╔══

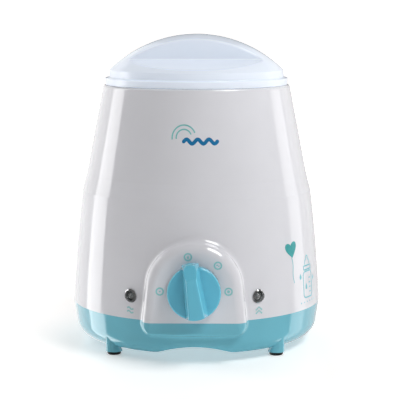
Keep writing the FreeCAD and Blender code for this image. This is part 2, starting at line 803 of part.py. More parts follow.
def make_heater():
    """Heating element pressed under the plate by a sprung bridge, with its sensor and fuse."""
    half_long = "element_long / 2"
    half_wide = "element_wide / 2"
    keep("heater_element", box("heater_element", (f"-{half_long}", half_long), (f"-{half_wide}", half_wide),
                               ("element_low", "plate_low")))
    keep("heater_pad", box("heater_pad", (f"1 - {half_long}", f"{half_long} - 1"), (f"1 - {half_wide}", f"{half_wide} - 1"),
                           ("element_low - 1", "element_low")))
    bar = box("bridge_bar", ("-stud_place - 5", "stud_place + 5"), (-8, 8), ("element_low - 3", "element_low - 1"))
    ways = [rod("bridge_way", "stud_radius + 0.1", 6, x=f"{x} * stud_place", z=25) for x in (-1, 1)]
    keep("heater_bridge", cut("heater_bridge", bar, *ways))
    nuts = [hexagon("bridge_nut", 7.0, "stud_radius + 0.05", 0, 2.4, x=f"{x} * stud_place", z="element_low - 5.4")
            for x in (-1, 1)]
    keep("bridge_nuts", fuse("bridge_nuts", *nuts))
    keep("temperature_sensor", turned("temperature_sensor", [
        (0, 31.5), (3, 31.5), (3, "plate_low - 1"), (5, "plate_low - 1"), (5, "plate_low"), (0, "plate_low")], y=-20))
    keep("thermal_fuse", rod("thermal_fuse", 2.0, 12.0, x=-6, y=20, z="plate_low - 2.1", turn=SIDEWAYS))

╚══

■ WHAT IS EXPECTED ■
Nothing should be changed: write out all of the data as is.

■ THE RESPONSE ■
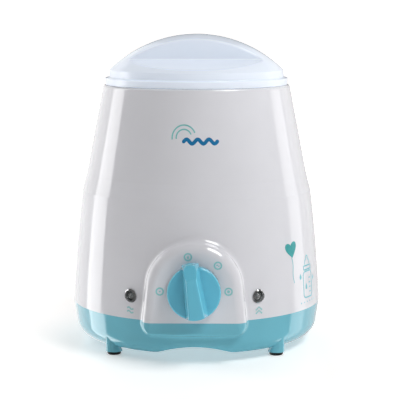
Keep writing the FreeCAD and Blender code for this image. This is part 2, starting at line 803 of part.py. More parts follow.
def make_heater():
    """Heating element pressed under the plate by a sprung bridge, with its sensor and fuse."""
    half_long = "element_long / 2"
    half_wide = "element_wide / 2"
    keep("heater_element", box("heater_element", (f"-{half_long}", half_long), (f"-{half_wide}", half_wide),
                               ("element_low", "plate_low")))
    keep("heater_pad", box("heater_pad", (f"1 - {half_long}", f"{half_long} - 1"), (f"1 - {half_wide}", f"{half_wide} - 1"),
                           ("element_low - 1", "element_low")))
    bar = box("bridge_bar", ("-stud_place - 5", "stud_place + 5"), (-8, 8), ("element_low - 3", "element_low - 1"))
    ways = [rod("bridge_way", "stud_radius + 0.1", 6, x=f"{x} * stud_place", z=25) for x in (-1, 1)]
    keep("heater_bridge", cut("heater_bridge", bar, *ways))
    nuts = [hexagon("bridge_nut", 7.0, "stud_radius + 0.05", 0, 2.4, x=f"{x} * stud_place", z="element_low - 5.4")
            for x in (-1, 1)]
    keep("bridge_nuts", fuse("bridge_nuts", *nuts))
    keep("temperature_sensor", turned("temperature_sensor", [
        (0, 31.5), (3, 31.5), (3, "plate_low - 1"), (5, "plate_low - 1"), (5, "plate_low"), (0, "plate_low")], y=-20))
    keep("thermal_fuse", rod("thermal_fuse", 2.0, 12.0, x=-6, y=20, z="plate_low - 2.1", turn=SIDEWAYS))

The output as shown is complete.